June 1989, I photographed the Gay Freedom Day parade, which was staged in the Castro, then down Market Street, to Civic Center, it was Stonewall’s 20th Anniversary.
Then the quantum leap into the future, the Internet came along. I learned coding and website management, at work and saw the opportunity to start a website for the Castro. Collaborating with Dwight Stevers, we launched WebCastro.com in 1995 as an “e-magazine” promoting the Castro neighborhood, which turned out to be very successful with small business advertising with a focus on the growing Gay tourist industry. Being a webmaster required documentary photography and the cheap little 35mm Minolta, just didn’t meet the quality requirements and bought an expensive Canon camera and set of lenses.

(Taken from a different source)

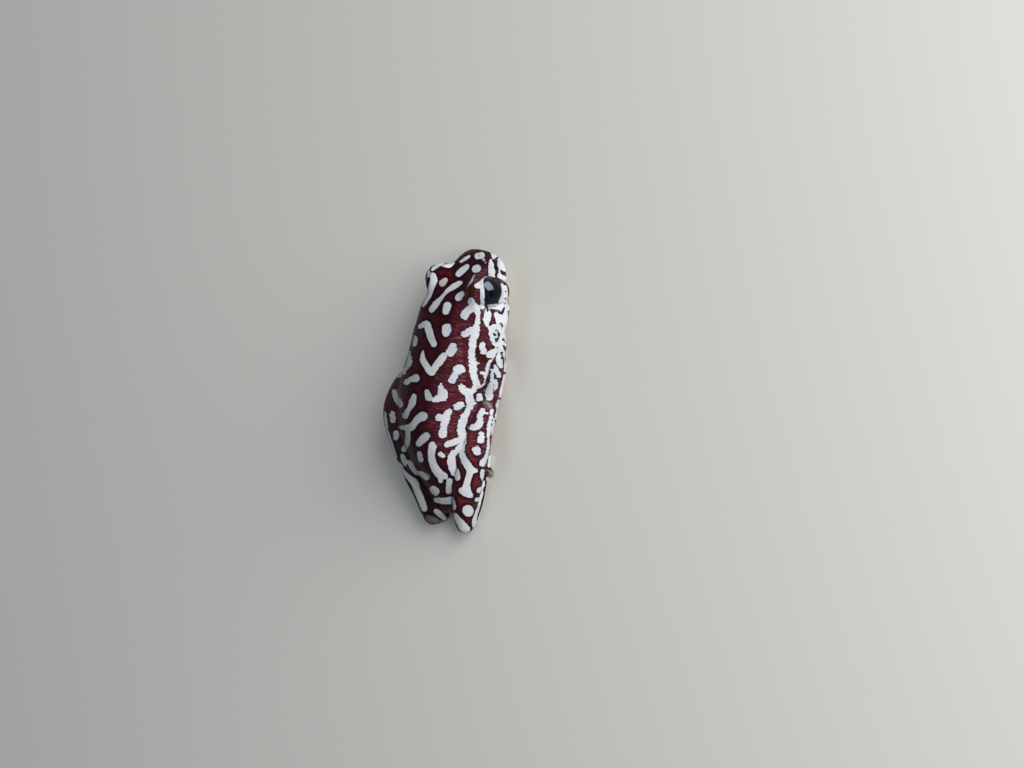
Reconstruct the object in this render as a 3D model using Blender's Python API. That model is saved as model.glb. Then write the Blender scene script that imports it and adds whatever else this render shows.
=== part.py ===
"""Angolan reed frog at rest on a flat surface: a still, life-size museum model.

The frog faces -Y, its back is towards +Z and its right side towards -X.
Sizes below are in millimetres and the model is built in metres.
"behind" is the distance behind the tip of the snout, "across" the distance
from the middle towards the frog's left, and "height" the height above the floor.
"""

import math
from dataclasses import dataclass

import bmesh
import bpy
from mathutils import Matrix, Vector

MM = 0.001

# Whole animal
LENGTH = 34.2
FLESH_GAP = 0.3
BODY_END = 31.9
VENT_LENGTH = 0.3
NECK = 9.4
BOW = 0.95
BOW_DELAY = 1.4
SNOUT_TURN = 0.45

# Eyes and lids
EYE_ACROSS = 4.2
EYE_BEHIND = 4.1
EYE_HEIGHT = 5.0
EYE_RADIUS = 1.8
EYE_FORWARD_DEG = 20.0
EYE_UPWARD_DEG = 14.0
LID_THICKNESS = 0.4
LID_SOFTNESS = 0.36
LID_CAP_RISE = 0.05
EYE_OPENING_LONG = 1.62
EYE_OPENING_TALL = 1.2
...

Suddenly by default, I become a documentary photographer, publishing photography on the web. Living and working in the neighborhood, I recorded many of the events, especially the political protests, the candlelight marches, remembering victims of AIDS marching down Market Street to Civic Center in front of City Hall. Thousands carried candles each a glimmer of light in memory of Harvey Milk, remembering that tragic event of November 27, 1978.
The bulk of the images in this book were shot on film, negatives fade, gather dust and get scratches from being handled, consequently retouching was required for publication, a daunting task, I apologize for those in perfections that sneaked through. 2007 is the first year I switched from film to digital, opening up a whole new world of images with quality improvement with computer programs, hard drive storage of thousands of images. All those hundreds of images on negatives will outlast the digital images floating around on the Internet and cyberspace, this is why I believe it is important to publish on paper. People still like the smell of ink and tactile feel of paper flipping through pages of a new book.
My first inspiration for this book came while realizing the power and strength of the LGBTQ community is in our “diversity,” which is evidenced at every Pride Parade around the globe. It’s time we realized we are a people.